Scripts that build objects
★ ★ ★ ★ ★

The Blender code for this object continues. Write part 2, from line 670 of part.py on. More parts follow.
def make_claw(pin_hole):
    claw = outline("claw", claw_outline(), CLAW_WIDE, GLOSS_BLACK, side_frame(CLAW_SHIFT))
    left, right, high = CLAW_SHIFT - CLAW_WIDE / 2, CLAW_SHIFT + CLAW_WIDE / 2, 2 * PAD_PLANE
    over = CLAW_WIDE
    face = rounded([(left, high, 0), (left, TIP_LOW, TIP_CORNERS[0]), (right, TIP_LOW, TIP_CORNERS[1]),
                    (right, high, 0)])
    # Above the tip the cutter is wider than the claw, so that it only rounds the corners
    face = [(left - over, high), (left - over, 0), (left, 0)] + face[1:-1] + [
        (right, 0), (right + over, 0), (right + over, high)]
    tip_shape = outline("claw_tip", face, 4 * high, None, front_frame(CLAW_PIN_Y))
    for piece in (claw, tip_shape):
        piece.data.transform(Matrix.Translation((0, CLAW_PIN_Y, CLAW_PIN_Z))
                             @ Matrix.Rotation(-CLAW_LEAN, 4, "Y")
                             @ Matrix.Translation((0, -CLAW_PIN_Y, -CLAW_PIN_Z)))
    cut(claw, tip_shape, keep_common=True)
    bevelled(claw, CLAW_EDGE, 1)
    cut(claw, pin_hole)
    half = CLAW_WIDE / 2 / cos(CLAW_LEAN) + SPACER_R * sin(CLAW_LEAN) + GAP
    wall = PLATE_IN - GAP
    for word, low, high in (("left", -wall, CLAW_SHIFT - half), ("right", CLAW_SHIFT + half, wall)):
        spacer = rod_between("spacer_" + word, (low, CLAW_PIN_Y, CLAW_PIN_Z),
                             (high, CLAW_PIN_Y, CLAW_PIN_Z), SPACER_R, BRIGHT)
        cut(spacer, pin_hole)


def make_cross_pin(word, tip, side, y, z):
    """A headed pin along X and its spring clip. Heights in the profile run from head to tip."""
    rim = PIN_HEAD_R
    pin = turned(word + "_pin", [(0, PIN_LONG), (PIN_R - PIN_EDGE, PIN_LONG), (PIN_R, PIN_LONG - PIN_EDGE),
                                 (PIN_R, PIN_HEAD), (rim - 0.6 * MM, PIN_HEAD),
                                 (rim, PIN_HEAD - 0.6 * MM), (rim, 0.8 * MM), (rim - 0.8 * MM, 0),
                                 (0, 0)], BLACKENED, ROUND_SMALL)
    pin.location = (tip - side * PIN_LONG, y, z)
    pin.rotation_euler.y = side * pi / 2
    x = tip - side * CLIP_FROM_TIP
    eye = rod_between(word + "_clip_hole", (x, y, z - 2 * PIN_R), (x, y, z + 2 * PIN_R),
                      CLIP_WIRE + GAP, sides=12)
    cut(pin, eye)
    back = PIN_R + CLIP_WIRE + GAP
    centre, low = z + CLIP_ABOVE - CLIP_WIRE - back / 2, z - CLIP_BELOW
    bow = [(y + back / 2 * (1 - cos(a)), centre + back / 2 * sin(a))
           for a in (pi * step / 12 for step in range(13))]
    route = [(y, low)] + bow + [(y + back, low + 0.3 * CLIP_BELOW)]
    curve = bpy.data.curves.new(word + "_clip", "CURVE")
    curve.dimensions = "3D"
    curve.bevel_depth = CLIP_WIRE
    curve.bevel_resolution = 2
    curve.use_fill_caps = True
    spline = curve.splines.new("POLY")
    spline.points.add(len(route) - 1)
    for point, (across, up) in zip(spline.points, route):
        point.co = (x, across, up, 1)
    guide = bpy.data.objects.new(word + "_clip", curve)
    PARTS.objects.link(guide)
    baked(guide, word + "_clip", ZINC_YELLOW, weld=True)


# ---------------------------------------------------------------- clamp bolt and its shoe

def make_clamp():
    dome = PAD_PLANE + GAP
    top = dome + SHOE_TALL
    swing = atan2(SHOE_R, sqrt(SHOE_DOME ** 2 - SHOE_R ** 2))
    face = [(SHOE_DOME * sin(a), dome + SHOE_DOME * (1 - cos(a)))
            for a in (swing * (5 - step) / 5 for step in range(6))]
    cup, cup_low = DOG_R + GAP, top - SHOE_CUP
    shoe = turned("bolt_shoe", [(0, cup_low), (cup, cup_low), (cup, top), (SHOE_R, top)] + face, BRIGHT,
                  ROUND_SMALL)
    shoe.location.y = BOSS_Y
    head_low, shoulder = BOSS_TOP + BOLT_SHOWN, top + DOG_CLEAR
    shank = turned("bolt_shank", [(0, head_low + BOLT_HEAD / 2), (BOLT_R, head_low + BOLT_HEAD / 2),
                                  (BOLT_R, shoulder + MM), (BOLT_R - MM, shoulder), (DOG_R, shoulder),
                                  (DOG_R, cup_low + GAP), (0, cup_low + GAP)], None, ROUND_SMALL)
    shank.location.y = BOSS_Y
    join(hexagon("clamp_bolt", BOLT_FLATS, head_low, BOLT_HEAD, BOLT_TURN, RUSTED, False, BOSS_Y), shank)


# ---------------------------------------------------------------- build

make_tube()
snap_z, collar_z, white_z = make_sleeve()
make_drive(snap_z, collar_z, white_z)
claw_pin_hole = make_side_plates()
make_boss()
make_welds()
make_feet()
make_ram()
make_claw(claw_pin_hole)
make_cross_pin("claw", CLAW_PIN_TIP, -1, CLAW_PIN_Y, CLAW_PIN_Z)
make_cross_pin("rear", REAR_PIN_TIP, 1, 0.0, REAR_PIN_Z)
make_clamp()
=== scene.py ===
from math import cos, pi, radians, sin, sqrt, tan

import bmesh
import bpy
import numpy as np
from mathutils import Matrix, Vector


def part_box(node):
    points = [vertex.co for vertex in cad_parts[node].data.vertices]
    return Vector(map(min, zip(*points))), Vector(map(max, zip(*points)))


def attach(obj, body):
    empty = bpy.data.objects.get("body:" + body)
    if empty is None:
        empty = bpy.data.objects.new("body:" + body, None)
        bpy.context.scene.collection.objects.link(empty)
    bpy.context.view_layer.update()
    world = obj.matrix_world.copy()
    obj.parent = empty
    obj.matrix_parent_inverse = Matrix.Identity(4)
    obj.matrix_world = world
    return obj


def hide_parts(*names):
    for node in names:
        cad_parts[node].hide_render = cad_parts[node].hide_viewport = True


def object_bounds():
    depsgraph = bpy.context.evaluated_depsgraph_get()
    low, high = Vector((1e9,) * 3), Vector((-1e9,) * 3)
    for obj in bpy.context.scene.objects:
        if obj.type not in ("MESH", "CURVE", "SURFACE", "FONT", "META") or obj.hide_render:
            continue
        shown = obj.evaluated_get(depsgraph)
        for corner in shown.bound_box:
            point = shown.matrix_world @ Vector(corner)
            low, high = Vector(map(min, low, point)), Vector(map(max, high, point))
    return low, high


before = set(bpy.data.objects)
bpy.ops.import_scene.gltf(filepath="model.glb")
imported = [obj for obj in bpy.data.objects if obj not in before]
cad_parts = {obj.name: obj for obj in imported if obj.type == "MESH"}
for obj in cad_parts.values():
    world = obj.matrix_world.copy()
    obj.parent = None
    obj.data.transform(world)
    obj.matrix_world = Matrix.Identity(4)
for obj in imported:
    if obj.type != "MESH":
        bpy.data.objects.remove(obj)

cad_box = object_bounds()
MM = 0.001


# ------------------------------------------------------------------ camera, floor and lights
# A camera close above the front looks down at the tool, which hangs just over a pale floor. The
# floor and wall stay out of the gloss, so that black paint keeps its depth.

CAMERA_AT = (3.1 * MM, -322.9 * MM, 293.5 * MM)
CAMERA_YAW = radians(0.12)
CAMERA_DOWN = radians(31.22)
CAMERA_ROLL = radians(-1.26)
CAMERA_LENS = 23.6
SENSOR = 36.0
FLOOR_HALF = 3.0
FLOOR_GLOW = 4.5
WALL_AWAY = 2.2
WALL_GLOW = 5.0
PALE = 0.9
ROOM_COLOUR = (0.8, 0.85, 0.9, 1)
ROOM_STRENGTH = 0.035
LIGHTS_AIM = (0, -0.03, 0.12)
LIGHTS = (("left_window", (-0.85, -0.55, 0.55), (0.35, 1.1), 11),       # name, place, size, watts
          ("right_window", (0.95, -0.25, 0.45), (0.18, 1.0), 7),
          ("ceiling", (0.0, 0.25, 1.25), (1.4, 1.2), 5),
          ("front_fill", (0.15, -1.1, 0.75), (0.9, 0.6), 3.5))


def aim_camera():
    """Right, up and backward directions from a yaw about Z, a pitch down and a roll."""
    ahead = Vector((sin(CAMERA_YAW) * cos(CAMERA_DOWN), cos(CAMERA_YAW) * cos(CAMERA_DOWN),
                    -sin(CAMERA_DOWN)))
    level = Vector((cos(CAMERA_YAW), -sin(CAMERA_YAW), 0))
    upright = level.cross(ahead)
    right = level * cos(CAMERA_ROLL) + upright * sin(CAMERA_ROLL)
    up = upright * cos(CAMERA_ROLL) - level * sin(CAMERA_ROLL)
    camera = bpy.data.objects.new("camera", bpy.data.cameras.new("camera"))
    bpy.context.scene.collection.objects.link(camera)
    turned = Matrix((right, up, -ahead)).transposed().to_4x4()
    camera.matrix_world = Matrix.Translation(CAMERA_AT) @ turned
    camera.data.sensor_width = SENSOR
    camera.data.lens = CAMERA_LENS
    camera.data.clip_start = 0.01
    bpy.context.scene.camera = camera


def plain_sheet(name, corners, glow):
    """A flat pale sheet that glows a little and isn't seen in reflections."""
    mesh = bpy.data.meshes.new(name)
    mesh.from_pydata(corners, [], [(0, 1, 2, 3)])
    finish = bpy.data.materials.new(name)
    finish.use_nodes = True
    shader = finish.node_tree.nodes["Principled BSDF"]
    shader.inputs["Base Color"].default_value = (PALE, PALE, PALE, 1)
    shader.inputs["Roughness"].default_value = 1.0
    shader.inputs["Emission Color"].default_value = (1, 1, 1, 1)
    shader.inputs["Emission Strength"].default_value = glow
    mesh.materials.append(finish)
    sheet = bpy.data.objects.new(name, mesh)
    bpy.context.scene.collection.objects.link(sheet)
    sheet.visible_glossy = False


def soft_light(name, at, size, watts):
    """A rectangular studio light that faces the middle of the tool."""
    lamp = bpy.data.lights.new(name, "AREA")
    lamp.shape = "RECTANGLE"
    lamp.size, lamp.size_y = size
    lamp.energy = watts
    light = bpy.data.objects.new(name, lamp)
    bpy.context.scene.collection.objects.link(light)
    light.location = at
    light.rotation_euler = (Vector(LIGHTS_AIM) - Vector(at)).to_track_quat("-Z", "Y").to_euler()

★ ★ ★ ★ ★

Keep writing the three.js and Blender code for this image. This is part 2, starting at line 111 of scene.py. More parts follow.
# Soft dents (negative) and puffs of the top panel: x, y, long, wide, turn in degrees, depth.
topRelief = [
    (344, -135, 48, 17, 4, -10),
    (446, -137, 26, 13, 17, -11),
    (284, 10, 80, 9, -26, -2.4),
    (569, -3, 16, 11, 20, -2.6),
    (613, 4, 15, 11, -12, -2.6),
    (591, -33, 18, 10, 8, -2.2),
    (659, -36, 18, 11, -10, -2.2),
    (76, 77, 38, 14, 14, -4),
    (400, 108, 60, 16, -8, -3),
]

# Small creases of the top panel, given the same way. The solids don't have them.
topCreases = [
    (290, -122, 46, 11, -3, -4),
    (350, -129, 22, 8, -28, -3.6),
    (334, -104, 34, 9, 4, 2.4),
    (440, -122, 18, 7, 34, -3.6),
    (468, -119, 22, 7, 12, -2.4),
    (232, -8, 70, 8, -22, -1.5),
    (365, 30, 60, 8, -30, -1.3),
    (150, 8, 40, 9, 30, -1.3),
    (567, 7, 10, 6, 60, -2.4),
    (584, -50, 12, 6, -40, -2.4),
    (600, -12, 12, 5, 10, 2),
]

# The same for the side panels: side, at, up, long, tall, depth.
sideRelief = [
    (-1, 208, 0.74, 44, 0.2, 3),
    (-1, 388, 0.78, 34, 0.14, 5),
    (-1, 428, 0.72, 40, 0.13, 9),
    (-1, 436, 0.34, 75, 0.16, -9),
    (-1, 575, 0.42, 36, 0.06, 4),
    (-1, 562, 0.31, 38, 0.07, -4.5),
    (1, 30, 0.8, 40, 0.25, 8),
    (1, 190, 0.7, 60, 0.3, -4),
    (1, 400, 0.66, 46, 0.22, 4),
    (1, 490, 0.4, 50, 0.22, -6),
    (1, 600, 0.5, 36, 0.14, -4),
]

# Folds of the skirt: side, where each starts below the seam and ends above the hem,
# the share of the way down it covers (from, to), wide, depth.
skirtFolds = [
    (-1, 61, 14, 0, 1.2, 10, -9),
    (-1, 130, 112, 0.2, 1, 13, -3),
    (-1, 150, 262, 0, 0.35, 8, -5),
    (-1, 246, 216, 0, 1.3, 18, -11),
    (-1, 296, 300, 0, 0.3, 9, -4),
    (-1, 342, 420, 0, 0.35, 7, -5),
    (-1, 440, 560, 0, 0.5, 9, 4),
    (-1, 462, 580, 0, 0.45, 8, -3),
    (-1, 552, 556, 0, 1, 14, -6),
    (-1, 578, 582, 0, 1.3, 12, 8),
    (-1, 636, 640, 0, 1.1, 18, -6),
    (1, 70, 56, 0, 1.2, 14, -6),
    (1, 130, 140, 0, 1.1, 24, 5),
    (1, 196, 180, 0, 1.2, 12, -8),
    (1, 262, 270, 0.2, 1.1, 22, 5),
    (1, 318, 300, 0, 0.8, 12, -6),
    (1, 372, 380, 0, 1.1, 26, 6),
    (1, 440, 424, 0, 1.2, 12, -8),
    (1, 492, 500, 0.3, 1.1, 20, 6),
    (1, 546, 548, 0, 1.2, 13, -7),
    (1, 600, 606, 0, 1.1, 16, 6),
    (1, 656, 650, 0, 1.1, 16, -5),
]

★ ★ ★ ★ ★

**Directive:** Only the lines running from the line with "make_tube()" through the line with "before = set(bpy.data.objects)" should be repeated, exactly and with both ends kept.

**Solution:**
make_tube()
snap_z, collar_z, white_z = make_sleeve()
make_drive(snap_z, collar_z, white_z)
claw_pin_hole = make_side_plates()
make_boss()
make_welds()
make_feet()
make_ram()
make_claw(claw_pin_hole)
make_cross_pin("claw", CLAW_PIN_TIP, -1, CLAW_PIN_Y, CLAW_PIN_Z)
make_cross_pin("rear", REAR_PIN_TIP, 1, 0.0, REAR_PIN_Z)
make_clamp()
=== scene.py ===
from math import cos, pi, radians, sin, sqrt, tan

import bmesh
import bpy
import numpy as np
from mathutils import Matrix, Vector


def part_box(node):
    points = [vertex.co for vertex in cad_parts[node].data.vertices]
    return Vector(map(min, zip(*points))), Vector(map(max, zip(*points)))


def attach(obj, body):
    empty = bpy.data.objects.get("body:" + body)
    if empty is None:
        empty = bpy.data.objects.new("body:" + body, None)
        bpy.context.scene.collection.objects.link(empty)
    bpy.context.view_layer.update()
    world = obj.matrix_world.copy()
    obj.parent = empty
    obj.matrix_parent_inverse = Matrix.Identity(4)
    obj.matrix_world = world
    return obj


def hide_parts(*names):
    for node in names:
        cad_parts[node].hide_render = cad_parts[node].hide_viewport = True


def object_bounds():
    depsgraph = bpy.context.evaluated_depsgraph_get()
    low, high = Vector((1e9,) * 3), Vector((-1e9,) * 3)
    for obj in bpy.context.scene.objects:
        if obj.type not in ("MESH", "CURVE", "SURFACE", "FONT", "META") or obj.hide_render:
            continue
        shown = obj.evaluated_get(depsgraph)
        for corner in shown.bound_box:
            point = shown.matrix_world @ Vector(corner)
            low, high = Vector(map(min, low, point)), Vector(map(max, high, point))
    return low, high


before = set(bpy.data.objects)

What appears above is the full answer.